#### Provided entries
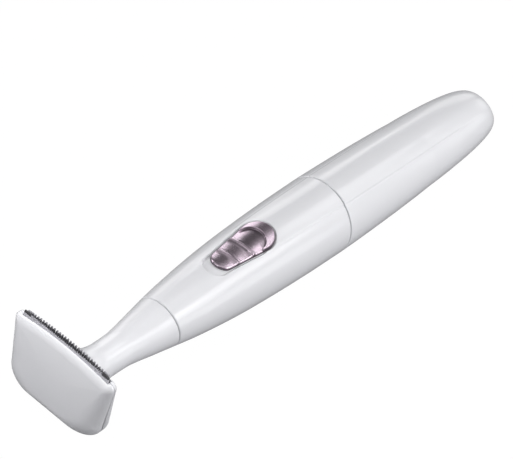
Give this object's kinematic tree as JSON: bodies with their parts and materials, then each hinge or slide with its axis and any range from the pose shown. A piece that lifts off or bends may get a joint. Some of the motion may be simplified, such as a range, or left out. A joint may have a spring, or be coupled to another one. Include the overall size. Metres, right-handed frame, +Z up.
{
  "type": "precision hair trimmer",
  "caption": "Slim cordless body hair trimmer with a wide T-shaped comb and cutter head on a conical neck, a teardrop slide switch and a tapered pull-off battery cap.",
  "frame": {"origin": "on the small flat under the belly that the trimmer lies on, below the handle's axis", "axes": "X along the handle with the blades at -X and the cap's end at +X, Z up through the switch, Y across, along the blades"},
  "size_m": [0.1693, 0.0314, 0.0284],
  "materials": {
    "pearl_shell": "glossy pearl white",
    "mauve_metallic": "metallic lacquer",
    "comb_steel": "ground",
    "cutter_steel": "dark, ground",
    "screw_steel": "satin",
    "spring_steel": "bright",
    "can_steel": "zinc plated",
    "magnet": "matte",
    "copper": "lacquered wire",
    "contact_brass": "bright",
    "dark_plastic": "matte",
    "lever_plastic": "matte",
    "inner_plastic": "matte",
    "board": "matte",
    "cell_can": "satin label",
    "seal_rubber": "matte",
    "red_wire": "satin",
    "black_wire": "satin"
  },
  "bodies": {
    "handle": {"front_housing": "pearl_shell", "motor_cradle": "inner_plastic", "motor_can": "can_steel", "motor_magnet_left": "magnet", "motor_magnet_right": "magnet", "motor_end_cap": "dark_plastic", "motor_terminal_left": "contact_brass", "motor_terminal_right": "contact_brass", "motor_screw_left": "screw_steel", "motor_screw_right": "screw_steel", "battery_tube": "inner_plastic", "battery_cell": "cell_can", "positive_contact": "spring_steel", "battery_strip": "contact_brass", "motor_strip": "contact_brass", "negative_strip": "spring_steel", "switch_plate": "board", "lead_positive": "red_wire", "lead_negative": "black_wire", "cap_seal": "seal_rubber"},
    "head": {"neck_shell": "pearl_shell", "head_cover": "pearl_shell", "fixed_comb": "comb_steel", "comb_screw_left": "screw_steel", "comb_screw_right": "screw_steel", "blade_spring": "spring_steel", "pivot_pin": "spring_steel", "head_seal": "seal_rubber"},
    "lever": {"drive_lever": "lever_plastic"},
    "cutter": {"moving_cutter": "cutter_steel", "cutter_carrier": "dark_plastic"},
    "shaft": {"motor_shaft": "spring_steel", "motor_rotor": "copper", "eccentric_hub": "lever_plastic", "eccentric_pin": "spring_steel"},
    "switch": {"switch_button": "mauve_metallic", "switch_carriage": "dark_plastic", "switch_contact": "contact_brass"},
    "cap": {"rear_cap": "pearl_shell", "spring_holder": "inner_plastic", "battery_spring": "spring_steel", "spring_plate": "spring_steel"}
  },
  "joints": [
    {"name": "head_pull", "type": "slide", "parent": "handle", "child": "head", "axis": [-1, 0, 0], "range_m": [0, 0.015]},
    {"name": "lever_swing", "type": "hinge", "parent": "head", "child": "lever", "pos_m": [-0.0649, 0, 0.0101], "axis": [0, 0, 1], "range_deg": [-1.52, 1.52]},
    {"name": "cutter_slide", "type": "slide", "parent": "head", "child": "cutter", "axis": [0, 1, 0], "range_m": [-0.00051, 0.00051]},
    {"name": "eccentric_spin", "type": "hinge", "parent": "handle", "child": "shaft", "pos_m": [-0.0352, 0, 0.0101], "axis": [1, 0, 0], "continuous": true},
    {"name": "switch_slide", "type": "slide", "parent": "handle", "child": "switch", "axis": [-1, 0, 0], "range_m": [0, 0.0025]},
    {"name": "cap_pull", "type": "slide", "parent": "handle", "child": "cap", "axis": [1, 0, 0], "range_m": [0, 0.025]}
  ],
  "couplings": [
    {"joint": "lever_swing", "follows": "cutter_slide", "rad_per_m": -51.68}
  ]
}
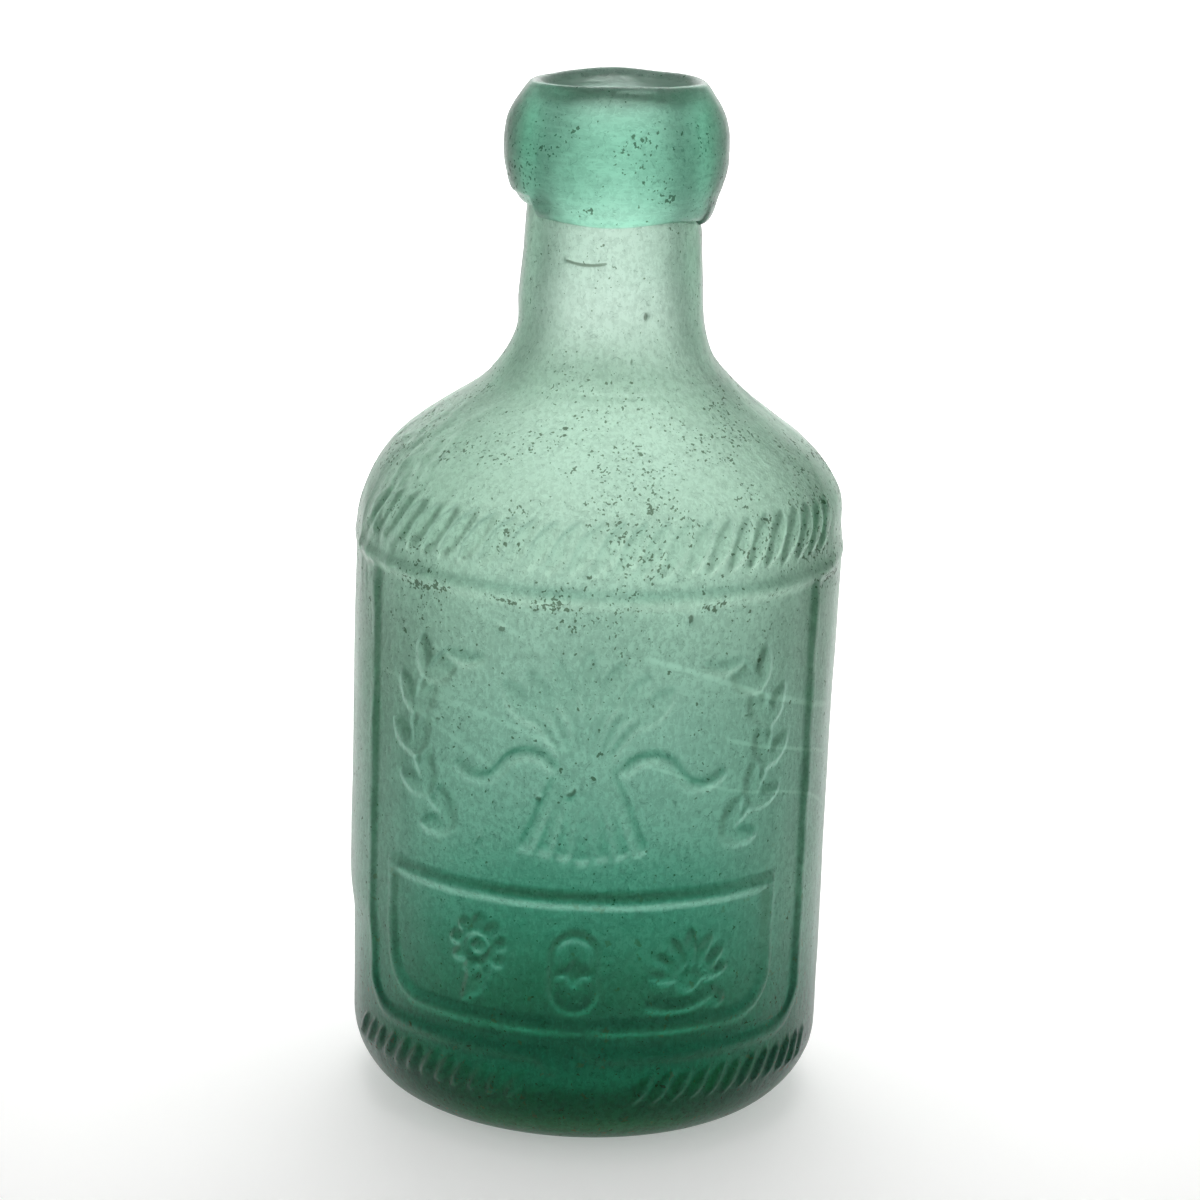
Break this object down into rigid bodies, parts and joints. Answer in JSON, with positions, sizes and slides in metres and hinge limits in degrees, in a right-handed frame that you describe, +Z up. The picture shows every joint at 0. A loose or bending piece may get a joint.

#### Task description
Reproduce all data above, unchanged.

#### Result for this exercise
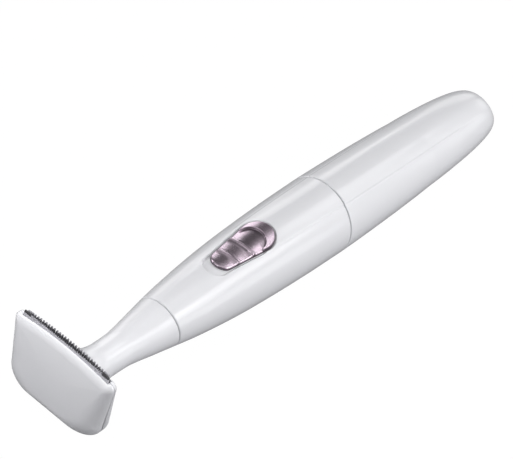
Give this object's kinematic tree as JSON: bodies with their parts and materials, then each hinge or slide with its axis and any range from the pose shown. A piece that lifts off or bends may get a joint. Some of the motion may be simplified, such as a range, or left out. A joint may have a spring, or be coupled to another one. Include the overall size. Metres, right-handed frame, +Z up.
{
  "type": "precision hair trimmer",
  "caption": "Slim cordless body hair trimmer with a wide T-shaped comb and cutter head on a conical neck, a teardrop slide switch and a tapered pull-off battery cap.",
  "frame": {"origin": "on the small flat under the belly that the trimmer lies on, below the handle's axis", "axes": "X along the handle with the blades at -X and the cap's end at +X, Z up through the switch, Y across, along the blades"},
  "size_m": [0.1693, 0.0314, 0.0284],
  "materials": {
    "pearl_shell": "glossy pearl white",
    "mauve_metallic": "metallic lacquer",
    "comb_steel": "ground",
    "cutter_steel": "dark, ground",
    "screw_steel": "satin",
    "spring_steel": "bright",
    "can_steel": "zinc plated",
    "magnet": "matte",
    "copper": "lacquered wire",
    "contact_brass": "bright",
    "dark_plastic": "matte",
    "lever_plastic": "matte",
    "inner_plastic": "matte",
    "board": "matte",
    "cell_can": "satin label",
    "seal_rubber": "matte",
    "red_wire": "satin",
    "black_wire": "satin"
  },
  "bodies": {
    "handle": {"front_housing": "pearl_shell", "motor_cradle": "inner_plastic", "motor_can": "can_steel", "motor_magnet_left": "magnet", "motor_magnet_right": "magnet", "motor_end_cap": "dark_plastic", "motor_terminal_left": "contact_brass", "motor_terminal_right": "contact_brass", "motor_screw_left": "screw_steel", "motor_screw_right": "screw_steel", "battery_tube": "inner_plastic", "battery_cell": "cell_can", "positive_contact": "spring_steel", "battery_strip": "contact_brass", "motor_strip": "contact_brass", "negative_strip": "spring_steel", "switch_plate": "board", "lead_positive": "red_wire", "lead_negative": "black_wire", "cap_seal": "seal_rubber"},
    "head": {"neck_shell": "pearl_shell", "head_cover": "pearl_shell", "fixed_comb": "comb_steel", "comb_screw_left": "screw_steel", "comb_screw_right": "screw_steel", "blade_spring": "spring_steel", "pivot_pin": "spring_steel", "head_seal": "seal_rubber"},
    "lever": {"drive_lever": "lever_plastic"},
    "cutter": {"moving_cutter": "cutter_steel", "cutter_carrier": "dark_plastic"},
    "shaft": {"motor_shaft": "spring_steel", "motor_rotor": "copper", "eccentric_hub": "lever_plastic", "eccentric_pin": "spring_steel"},
    "switch": {"switch_button": "mauve_metallic", "switch_carriage": "dark_plastic", "switch_contact": "contact_brass"},
    "cap": {"rear_cap": "pearl_shell", "spring_holder": "inner_plastic", "battery_spring": "spring_steel", "spring_plate": "spring_steel"}
  },
  "joints": [
    {"name": "head_pull", "type": "slide", "parent": "handle", "child": "head", "axis": [-1, 0, 0], "range_m": [0, 0.015]},
    {"name": "lever_swing", "type": "hinge", "parent": "head", "child": "lever", "pos_m": [-0.0649, 0, 0.0101], "axis": [0, 0, 1], "range_deg": [-1.52, 1.52]},
    {"name": "cutter_slide", "type": "slide", "parent": "head", "child": "cutter", "axis": [0, 1, 0], "range_m": [-0.00051, 0.00051]},
    {"name": "eccentric_spin", "type": "hinge", "parent": "handle", "child": "shaft", "pos_m": [-0.0352, 0, 0.0101], "axis": [1, 0, 0], "continuous": true},
    {"name": "switch_slide", "type": "slide", "parent": "handle", "child": "switch", "axis": [-1, 0, 0], "range_m": [0, 0.0025]},
    {"name": "cap_pull", "type": "slide", "parent": "handle", "child": "cap", "axis": [1, 0, 0], "range_m": [0, 0.025]}
  ],
  "couplings": [
    {"joint": "lever_swing", "follows": "cutter_slide", "rad_per_m": -51.68}
  ]
}
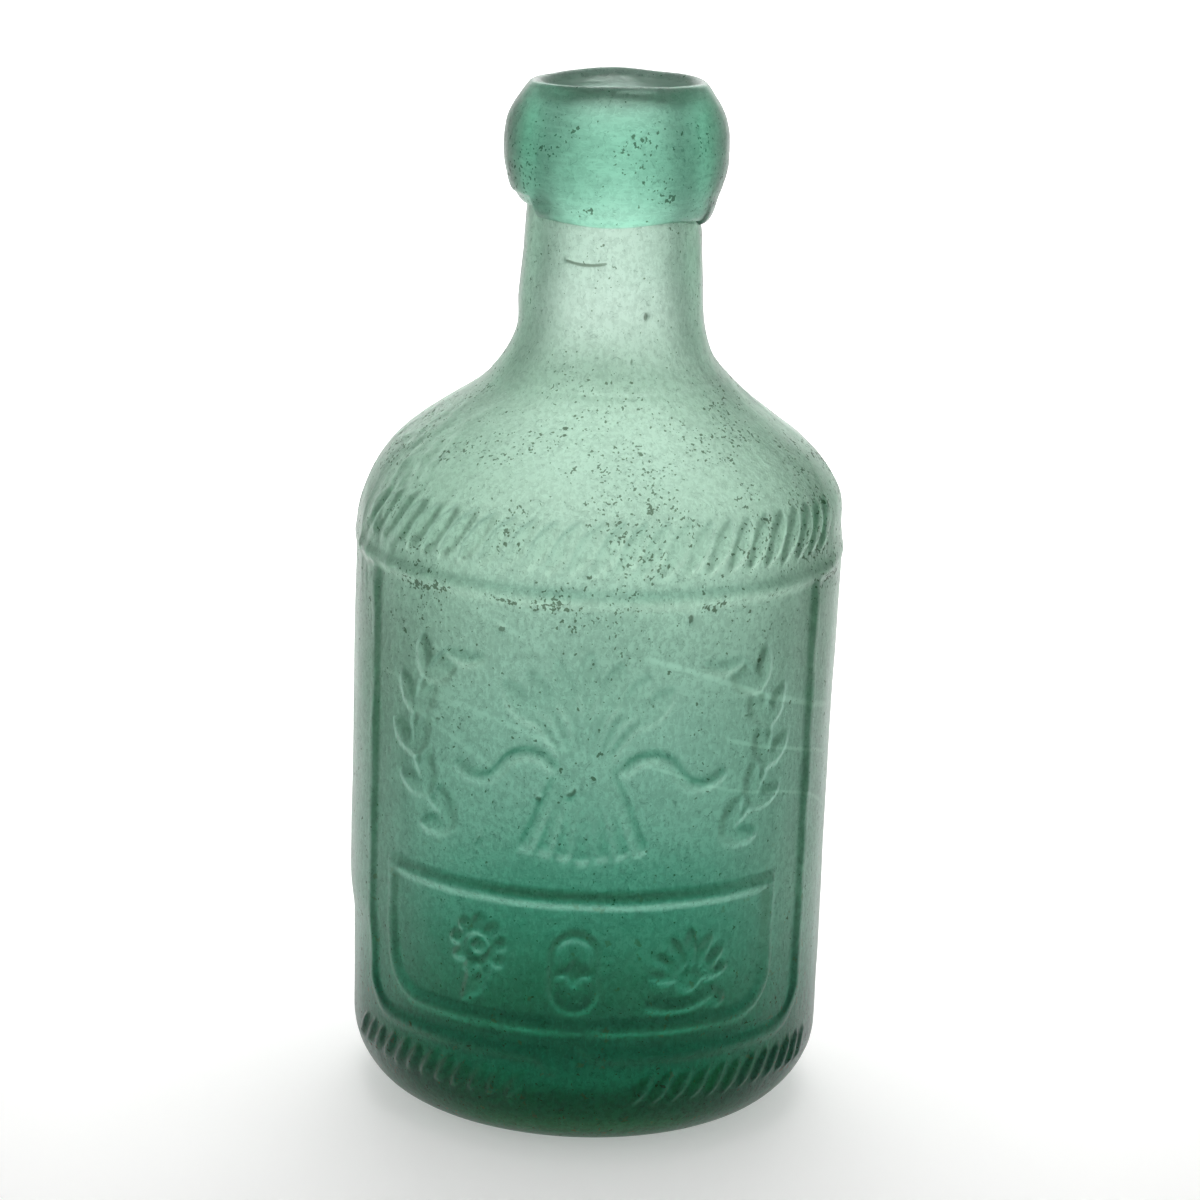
Break this object down into rigid bodies, parts and joints. Answer in JSON, with positions, sizes and slides in metres and hinge limits in degrees, in a right-handed frame that you describe, +Z up. The picture shows every joint at 0. A loose or bending piece may get a joint.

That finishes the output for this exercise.